◆ **Data**:
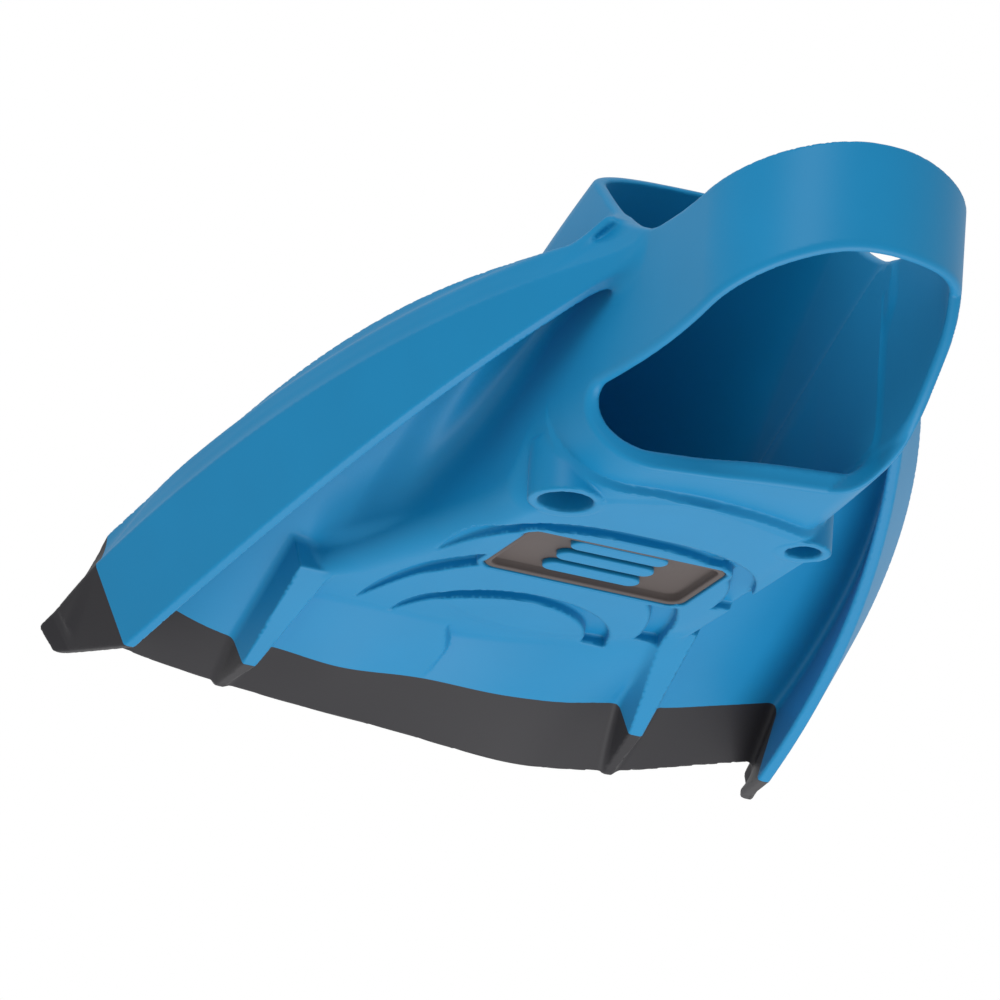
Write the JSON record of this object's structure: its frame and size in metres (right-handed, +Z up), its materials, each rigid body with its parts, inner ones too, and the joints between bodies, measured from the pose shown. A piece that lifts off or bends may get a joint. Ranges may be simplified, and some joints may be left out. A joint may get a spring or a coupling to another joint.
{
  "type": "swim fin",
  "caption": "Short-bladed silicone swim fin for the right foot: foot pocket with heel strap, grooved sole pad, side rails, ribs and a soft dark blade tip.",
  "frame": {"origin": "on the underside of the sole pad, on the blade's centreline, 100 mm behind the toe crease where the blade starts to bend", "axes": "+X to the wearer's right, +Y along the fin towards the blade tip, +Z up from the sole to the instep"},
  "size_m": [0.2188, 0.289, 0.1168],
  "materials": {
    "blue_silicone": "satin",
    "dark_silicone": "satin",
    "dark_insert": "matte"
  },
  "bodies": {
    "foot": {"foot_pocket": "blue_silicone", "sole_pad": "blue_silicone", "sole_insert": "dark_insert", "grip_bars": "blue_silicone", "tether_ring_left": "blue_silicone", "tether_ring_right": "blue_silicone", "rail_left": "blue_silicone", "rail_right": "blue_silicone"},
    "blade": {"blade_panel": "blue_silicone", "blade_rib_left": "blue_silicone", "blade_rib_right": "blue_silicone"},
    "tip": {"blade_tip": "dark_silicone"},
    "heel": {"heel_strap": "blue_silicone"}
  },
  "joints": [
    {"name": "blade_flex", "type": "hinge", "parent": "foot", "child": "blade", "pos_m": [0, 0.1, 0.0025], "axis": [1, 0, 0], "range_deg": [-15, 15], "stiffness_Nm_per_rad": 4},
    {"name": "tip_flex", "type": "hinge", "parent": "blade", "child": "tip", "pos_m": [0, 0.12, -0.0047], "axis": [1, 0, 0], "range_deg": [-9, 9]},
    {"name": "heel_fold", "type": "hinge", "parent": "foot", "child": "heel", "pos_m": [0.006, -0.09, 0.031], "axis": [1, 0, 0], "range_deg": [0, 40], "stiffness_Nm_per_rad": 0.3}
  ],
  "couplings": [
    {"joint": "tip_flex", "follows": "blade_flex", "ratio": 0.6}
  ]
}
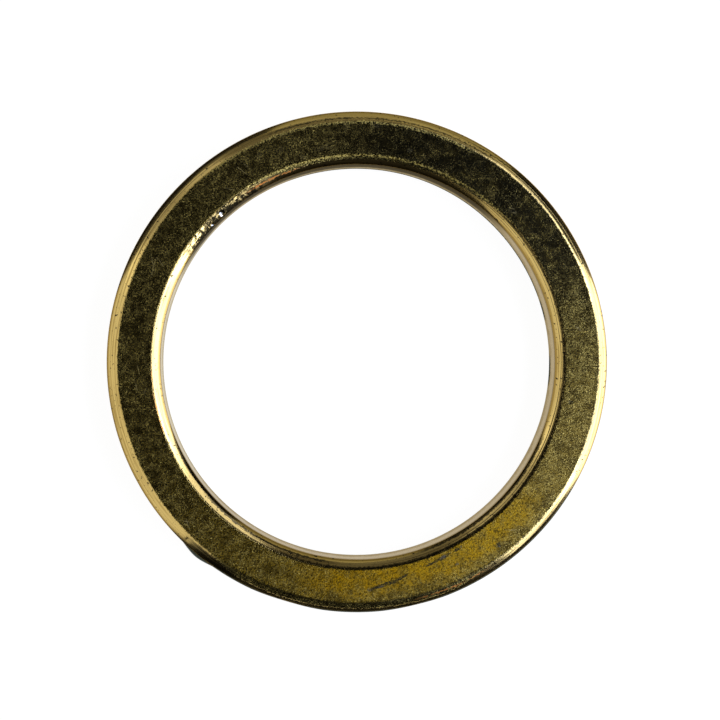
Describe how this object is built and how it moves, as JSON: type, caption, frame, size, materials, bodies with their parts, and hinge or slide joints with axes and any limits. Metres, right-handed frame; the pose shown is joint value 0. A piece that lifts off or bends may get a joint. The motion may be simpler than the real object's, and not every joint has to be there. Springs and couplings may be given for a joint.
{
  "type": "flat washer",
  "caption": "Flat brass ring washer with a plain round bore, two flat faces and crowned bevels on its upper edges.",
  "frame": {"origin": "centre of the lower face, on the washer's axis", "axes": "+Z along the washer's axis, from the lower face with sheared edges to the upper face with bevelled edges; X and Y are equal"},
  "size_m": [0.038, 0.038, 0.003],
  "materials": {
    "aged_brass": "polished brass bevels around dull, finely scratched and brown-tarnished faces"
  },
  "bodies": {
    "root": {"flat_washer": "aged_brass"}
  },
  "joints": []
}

◆ **What is required**:
Using the exact wording, write out all of the records.

◆ **Expected answer**:
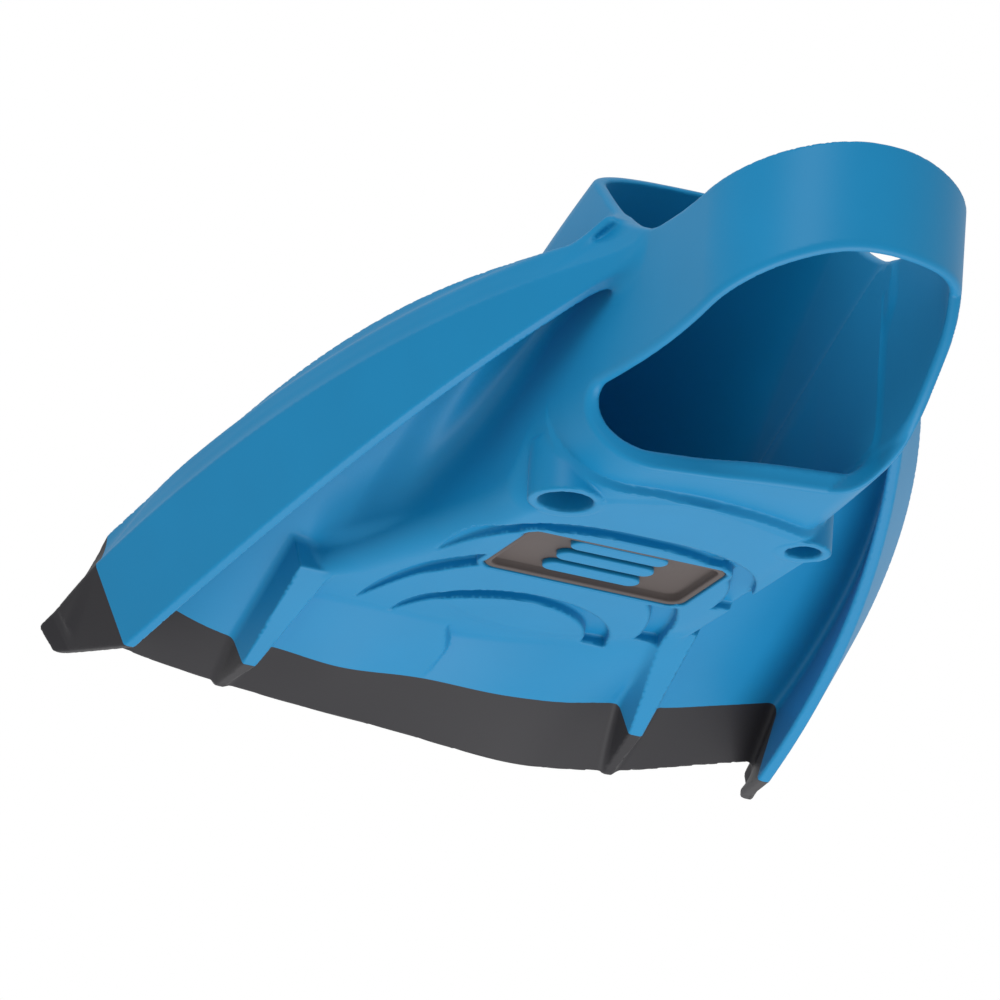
Write the JSON record of this object's structure: its frame and size in metres (right-handed, +Z up), its materials, each rigid body with its parts, inner ones too, and the joints between bodies, measured from the pose shown. A piece that lifts off or bends may get a joint. Ranges may be simplified, and some joints may be left out. A joint may get a spring or a coupling to another joint.
{
  "type": "swim fin",
  "caption": "Short-bladed silicone swim fin for the right foot: foot pocket with heel strap, grooved sole pad, side rails, ribs and a soft dark blade tip.",
  "frame": {"origin": "on the underside of the sole pad, on the blade's centreline, 100 mm behind the toe crease where the blade starts to bend", "axes": "+X to the wearer's right, +Y along the fin towards the blade tip, +Z up from the sole to the instep"},
  "size_m": [0.2188, 0.289, 0.1168],
  "materials": {
    "blue_silicone": "satin",
    "dark_silicone": "satin",
    "dark_insert": "matte"
  },
  "bodies": {
    "foot": {"foot_pocket": "blue_silicone", "sole_pad": "blue_silicone", "sole_insert": "dark_insert", "grip_bars": "blue_silicone", "tether_ring_left": "blue_silicone", "tether_ring_right": "blue_silicone", "rail_left": "blue_silicone", "rail_right": "blue_silicone"},
    "blade": {"blade_panel": "blue_silicone", "blade_rib_left": "blue_silicone", "blade_rib_right": "blue_silicone"},
    "tip": {"blade_tip": "dark_silicone"},
    "heel": {"heel_strap": "blue_silicone"}
  },
  "joints": [
    {"name": "blade_flex", "type": "hinge", "parent": "foot", "child": "blade", "pos_m": [0, 0.1, 0.0025], "axis": [1, 0, 0], "range_deg": [-15, 15], "stiffness_Nm_per_rad": 4},
    {"name": "tip_flex", "type": "hinge", "parent": "blade", "child": "tip", "pos_m": [0, 0.12, -0.0047], "axis": [1, 0, 0], "range_deg": [-9, 9]},
    {"name": "heel_fold", "type": "hinge", "parent": "foot", "child": "heel", "pos_m": [0.006, -0.09, 0.031], "axis": [1, 0, 0], "range_deg": [0, 40], "stiffness_Nm_per_rad": 0.3}
  ],
  "couplings": [
    {"joint": "tip_flex", "follows": "blade_flex", "ratio": 0.6}
  ]
}
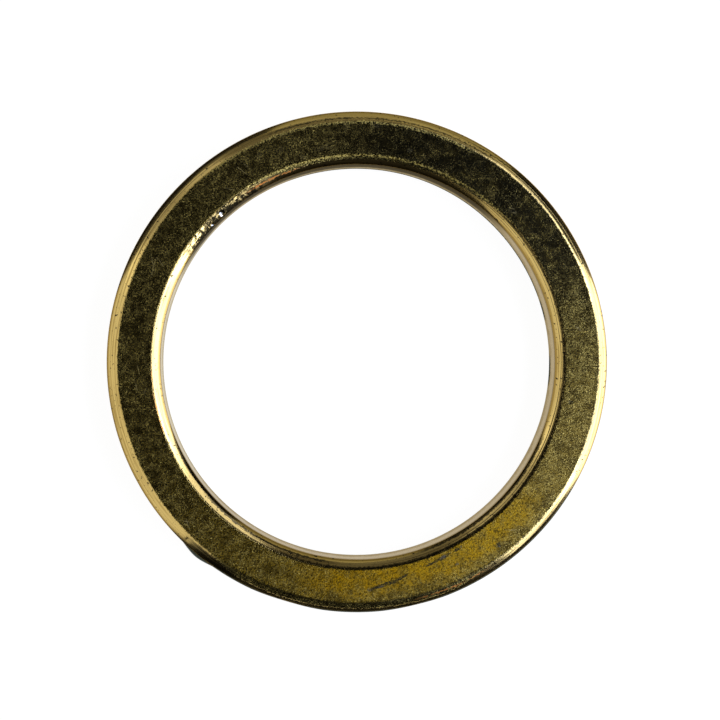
Describe how this object is built and how it moves, as JSON: type, caption, frame, size, materials, bodies with their parts, and hinge or slide joints with axes and any limits. Metres, right-handed frame; the pose shown is joint value 0. A piece that lifts off or bends may get a joint. The motion may be simpler than the real object's, and not every joint has to be there. Springs and couplings may be given for a joint.
{
  "type": "flat washer",
  "caption": "Flat brass ring washer with a plain round bore, two flat faces and crowned bevels on its upper edges.",
  "frame": {"origin": "centre of the lower face, on the washer's axis", "axes": "+Z along the washer's axis, from the lower face with sheared edges to the upper face with bevelled edges; X and Y are equal"},
  "size_m": [0.038, 0.038, 0.003],
  "materials": {
    "aged_brass": "polished brass bevels around dull, finely scratched and brown-tarnished faces"
  },
  "bodies": {
    "root": {"flat_washer": "aged_brass"}
  },
  "joints": []
}